> Continuum -- the capability that will allow Windows 10 Mobile devices to connect to external displays and keyboards -- is going to be a key for the company
This actually sounds like a very good move by Microsoft. Just issue people a phone and they will do all their work on that. There's really no need for giant workstations anymore, and I think this will be more successful than a Chromebook-type thing.
I agree. Developers often assume that everyone has the latest flagship laptop. A large majority, particularly in developing countries, only have access to $200-$400 laptops that struggle at running modern applications.
We either have to focus on making our applications more efficient, as we did 10 or so years ago, or make high performance computers more accessible.
I think for many that is a hard drive thing combined with dozens of tool bars, though. Phones have solid state memory so that shouldn't be a major problem.
The solid state memory in phones is a far cry from anything in your computer though and we regularly see devices with storage that's noticably slower than even mechanical HDDs.
Think about flash storage on phones to be more in class of a fast SD card, not the SATA3 SSD in your laptop.
By the time this is in place it's likely a high end phone will easily be sufficient for average computing. You won't run VMs on it but it should be comparable in power to an iPad Pro.
Seems about every 2-3 years a company tries this. And every single time my hopes go up like crazy. I SOOOOOOOO want this. and every time I'm disappointed. The ipad pro is close, as is the surface book.
What ends up biting me is the need for a docking station or a laptop form factor thing for use on the go.
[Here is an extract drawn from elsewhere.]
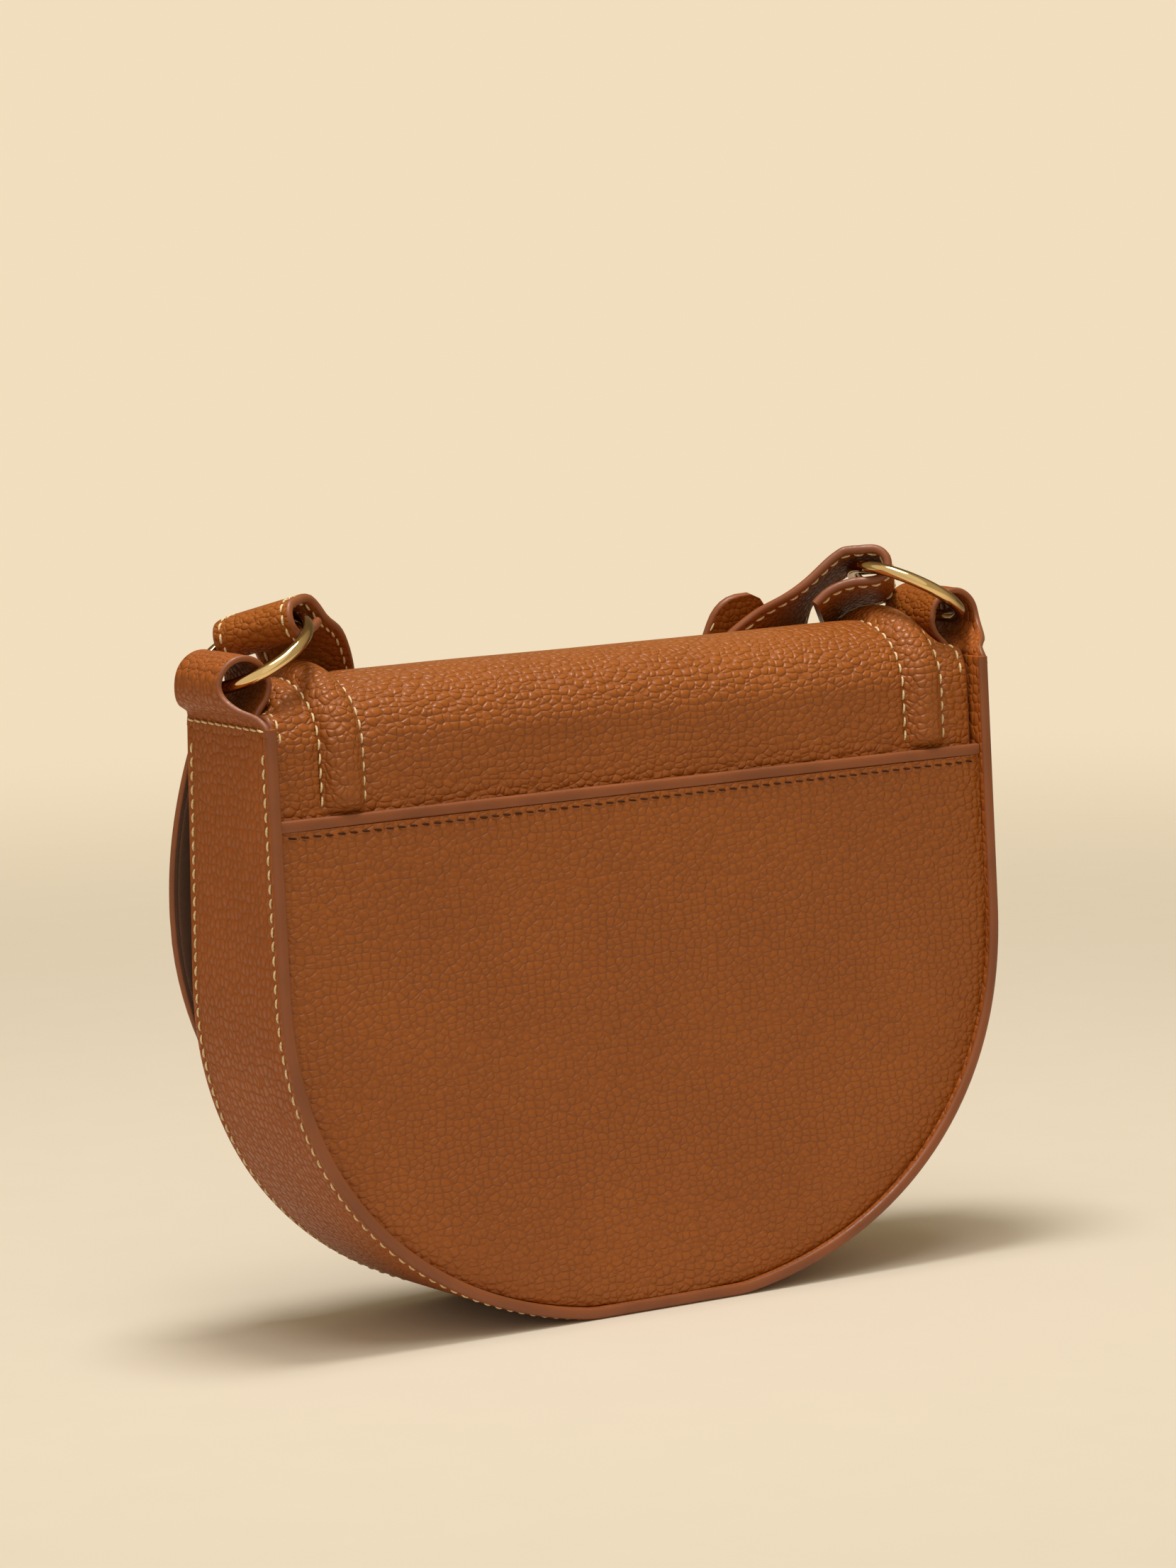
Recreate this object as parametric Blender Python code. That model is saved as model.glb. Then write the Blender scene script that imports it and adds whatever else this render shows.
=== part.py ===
"""Half moon crossbody bag in pebbled leather.

A D-shaped body with a leather gusset, a back slip pocket, a flap that wraps over the top to the
front, two round rings in gusset loops, and an adjustable shoulder strap with a pin buckle.

Frame: origin in the middle of the flat base, +Z up, +X along the width, the flap's front at -Y.
"""
import math

import bmesh
import bpy
from mathutils import Matrix, Vector

MM = 0.001

# Clearances
SEAT = 0.3 * MM                 # between pieces that touch

# Body outline
HALF_WIDTH = 115 * MM
BASE_CENTRE_HEIGHT = 98 * MM    # where the round base turns into the straight sides
FOOT_CUT = 1.5 * MM             # how much of the round base the flat foot cuts off
BASE_DROP = BASE_CENTRE_HEIGHT + FOOT_CUT
BASE_ROUNDNESS = 2.2            # superellipse exponent
RIM_HEIGHT = 165.5 * MM
HALF_DEPTH_BASE = 27.25 * MM
HALF_DEPTH_TOP = 21.15 * MM

# Gusset
GUSSET_WALL = 2.2 * MM
RIM_LIP = 4.0 * MM
LINING_THICKNESS = 0.8 * MM
GUSSET_LINING_TOP = RIM_HEIGHT - 14.5 * MM

# Panels, each set in from the rim and ending below it
POCKET_SET_IN = 2.3 * MM
POCKET_THICKNESS = 1.8 * MM
POCKET_TOP = RIM_HEIGHT - 24 * MM
BINDING_HEIGHT = 3.0 * MM
BINDING_PROUD = 0.4 * MM
BACK_PANEL_THICKNESS = 1.8 * MM
BACK_PANEL_TOP = RIM_HEIGHT - 7.5 * MM
FRONT_SET_IN = 2.5 * MM
FRONT_PANEL_THICKNESS = 2.2 * MM
FRONT_PANEL_TOP = RIM_HEIGHT - 15.5 * MM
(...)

If display glasses/goggles could ever become usable for long duration it would go a long way towards making a single device usable everywhere.
I think Bluetooth and Miracast are getting us very close to a good "on the go" solution. Even without things like hotel screens picking up Miracast support directly yet, the price of a good Miracast supporting HDMI stick has dropped spectacularly (Amazon's Fire Stick, Microsoft has a Miracast-only "stick" I forget what it is called). Between that stick and a good Bluetooth keyboard/mouse combo you have most of an on-the-go solution.
This actually sounds like a very good move by Microsoft. Just issue people a phone and they will do all their work on that. There's really no need for giant workstations anymore, and I think this will be more successful than a Chromebook-type thing.